Category: testimonial, Neurodiversity, Dyslexia, Hidden Disabilities, Autism, Disability and Neurodiversity, Staff Testimonial, Asperger’s Syndrome, Defence Infrastructure Organisation, DIO
At VERCIDA we tell the diverse stories of people within our network in a bid to encourage businesses to embrace diversity in the workplace and learn the strengths diverse characteristics offer.
Too often the challenges and limitations of diverse characteristics are focused on. Today we want to talk about neurodiversity, so we are going to introduce you to Jonathan Hallam, a GEO Analytics Manager at DIO.
Jonathan has dyslexia, dyspraxia, ADHD and Asperger’s and has been with DIO for nearly five years. Like Jonathan, people within the neurodiverse community often have multiple conditions. For Jonathan, his conditions cause both physical and mental challenges.
“Most neurodiverse people won’t just have one condition which means there’s a lot of different types. In different areas, I have higher and lower levels of disorder. Dyslexia is low and I’m probably more ADD than ADHD,” said Jonathan.
Asperger’s syndrome, also called Asperger’s disorder, is a type of pervasive developmental disorder (PDD). People with Asperger’s are often highly analytical and logical but struggle with social situations, language and communication.
When it comes to social situations, Jonathan is more comfortable with face to face interactions, making the current situation, with constant virtual meetings, challenging but video makes it easier for Jonathan to read expressions. He also notes that he has always found it easier to communicate with people older than him.
“Personally, I’m better with people older than me and my peers as they are more likely to understand my conditions. I have difficulties getting to know other people the same age as me because of my Asperger’s and I don’t always get sarcasm,” Jonathan explained.
Developmental co-ordination disorder (DCD), also known as dyspraxia, is a condition affecting physical co-ordination and with it, Jonathan struggles with balance. To combat this, he has been practising Taekwondo since a young age. Due to his dyspraxia, writing is also a challenge and with dyslexia, words can jump around on the page making reading difficult. This is known as Meares-Irlen Syndrome.
Because he has had difficulties with writing, Jonathan has developed excellent IT skills. And, as is the case with many people with Asperger’s, he is highly analytical and has the ability to concentrate for long periods of time when he is interested in something.
“What you’ll find with most neurodiverse people is IT skills. It started because I had bad handwriting because of my dyspraxia. I’ve done lots on computers and it means my IT literacy and skills are very good. Coding would be good for people with these conditions,” said Jonathan.
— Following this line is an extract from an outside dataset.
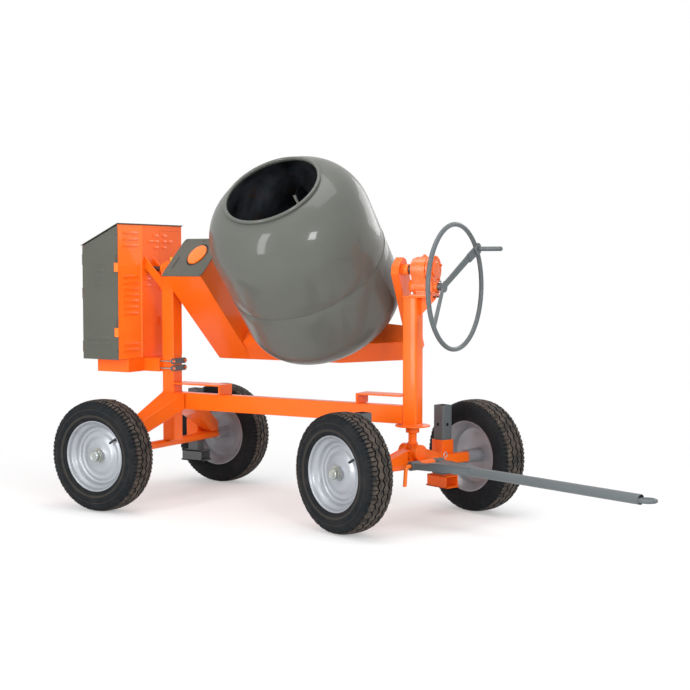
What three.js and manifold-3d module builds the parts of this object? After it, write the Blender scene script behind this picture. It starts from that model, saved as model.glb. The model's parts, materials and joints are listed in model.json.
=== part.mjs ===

Rather than hinder his work, Jonathan’s conditions mean he excels in his role:
“It’s a good technical role so the IT and tech means it’s logical to follow through and because of my Asperger’s I always want to complete the work so I’m good at completing and progressing through.”
Jonathan has faced challenges in school and in the workplace due to a lack of understanding by peers and colleagues of his conditions.
“Quite early on, at primary school, lack of understanding meant I was sometimes excluded because teachers wanted me to be away from other kids because I couldn’t concentrate,” said Jonathan.
Although he has not been on medication since he was 15, Jonathan has had to adjust his way of life to manage his conditions and has become extremely independent.
“After university, once getting the job at DIO, I moved down south four hours away from parents and have been here nearly five years. In both cases, at university and down here, I’ve become independent and pushed on to develop my life,” said Jonathan.
Jonathan has found the reverse mentor scheme at DIO particularly useful and continues to see his mentor for support. DIO also have disability networks, they offer supporting software and allocate extra time to complete tasks for those that may need it.
When asked what he would say to a young person with neurodiverse conditions, Jonathan said:
“The main thing for young people is to get as much help as you can. I got help from year two in my school career and I know people who are struggling with teens who haven’t had help before. I would go to the best school you can to get support and get it as early as possible as it helps you develop for later life.”
And finally, what advice would you give to employers looking to take on neurodiverse staff?
“Get as much education and training in how to manage neurodiverse staff as possible. It’s getting the awareness out there and giving the opportunities in the recruitment stage. Writing an application and having an interview with a new person is hard. Sometimes I know what I mean to say but I don’t get it written down in the correct way and because I’ve not been able to convey it in writing it hasn’t got me through. Try and consider that people aren’t writing best but perhaps they can say their ideas better in an interview.”
Thank you, Jonathan, for taking the time to talk to us.